The result is discarding 3.7 million less rows and going from 2 GB of buffer utilization to 2 MB of buffer utilization.

If we were able to change this our server VM for our historian could be downsized significantly, a cost savings of around 36,000 USD/yr.

Additionally, the inclusion of every column in the query means that an effective index must cover all the columns in the table. This is not as big of a problem but if the query asked only for the columns applicable to the tags included in the trend (e.g. only intvalue and floatvalue) column based off of the type of tag in Ignition or the datatypes listed in sqlth_te for those tags this would allow for smaller indexes which would improve performance as well, but this is a much smaller factor.

Ignition historian architecture:

We are using a self managed instance of PostgreSQL on Ubuntu with the Timescale DB extension (GitHub - timescale/timescaledb: An open-source time-series SQL database optimized for fast ingest and complex queries. Packaged as a PostgreSQL extension.) to handle partitioning. Our partitions are 24 hours and Ignition partitioning is off. Timescale creates a daily partition that is transparent to Ignition (and other things querying the SQL database).

The query planner excludes chunks based off of the bounds of the time series column. Without a lower bound it will perform an index only scan on all chunks. By adding a lower bound it will only perform the index only scan on chunks within the time range.

chris.morris · October 1, 2024, 1:29pm

I worked with support on this and we were able to solve the problem. The source of this query is the seeded values (Configuring Tag History | Ignition User Manual).

To remove these queries from the system we changed the tag history resolution mode on the charts to "Raw" and turned interpolation off. We had quite a few charts to make this change on but overall it was worth it.

It looks like system.tag.queryTagHistory() also causes this same type of query to fire under certain circumstances but we're working to correct that in our various scripts but it is taking a bit more time.

This does make the charts look a little more jagged but we were able to reduce our monthly server cost by a bit over 50% and sped up our average query time to under 20ms.

osdcastillo02 · May 8, 2025, 8:10pm

Thanks for this info. I was having the same problem. Maybe you found another solution? When I set the resolution mode to Raw and removed interpolation, the graphics look really bad.

Another solution found is to put flags=1 in the sqlth_partitions table but this causes some values to be cut off because the bounding values cannot be found.

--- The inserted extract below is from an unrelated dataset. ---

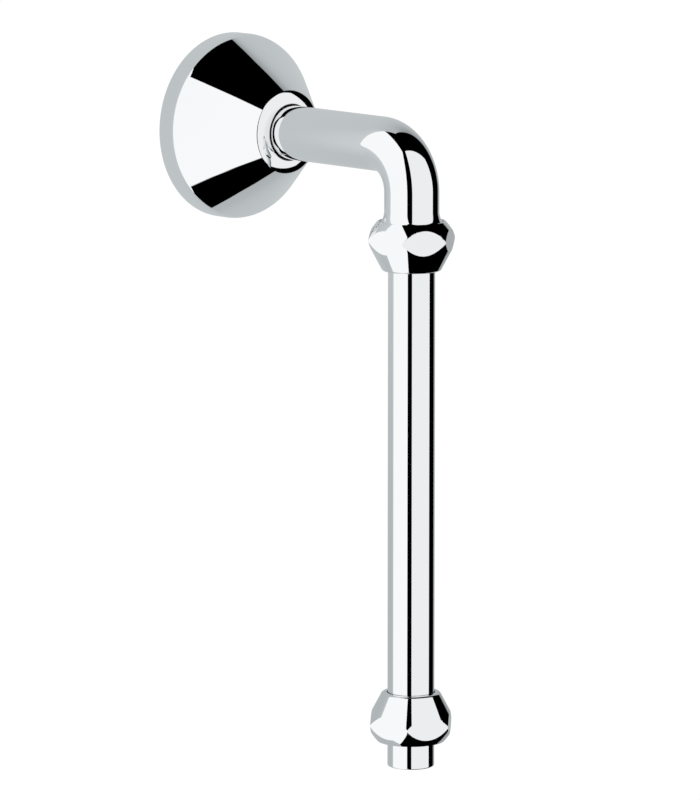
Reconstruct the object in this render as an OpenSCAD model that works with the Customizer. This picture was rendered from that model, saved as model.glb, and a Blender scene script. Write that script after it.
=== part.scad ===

chris.morris · May 8, 2025, 8:23pm

We eventually undid the reason that some of the charts looked bad.

But where did you get the information for the flag on the partition table? What is it doing exactly? Where are you setting it?

osdcastillo02 · May 8, 2025, 8:27pm

I got the info from here, that seems to remove support for seed queries, which causes the graph to be cut off at the beginning. I understand this is because it cannot extract the first values to interpolate the graph.

osdcastillo02 · May 8, 2025, 8:34pm

Have you found another way to solve the problem? or how are u using timescaledb now?

Since we have several tags and this causes the queries to the database for easycharts to take approximately 6 seconds, which is horrible. When I set the flags value to 1, it took a maximum of 1 second to load the charts. I find it curious that vanilla postgresql (without timescaledb) did not have this problem, however, we need timescaledb due to the large amount of data we have and it is solved with timescaledb compression.

chris.morris · May 8, 2025, 8:56pm

We didn't solve the problem for trends, but we solved in other places where we were using the built in tag history query functions and instead switched to writing our own historic queries in scripts. Timescale also recently introduced some newer features that have sped up queries when scanning large sets of data.

We will probably try out this query mode flag though. Thank you.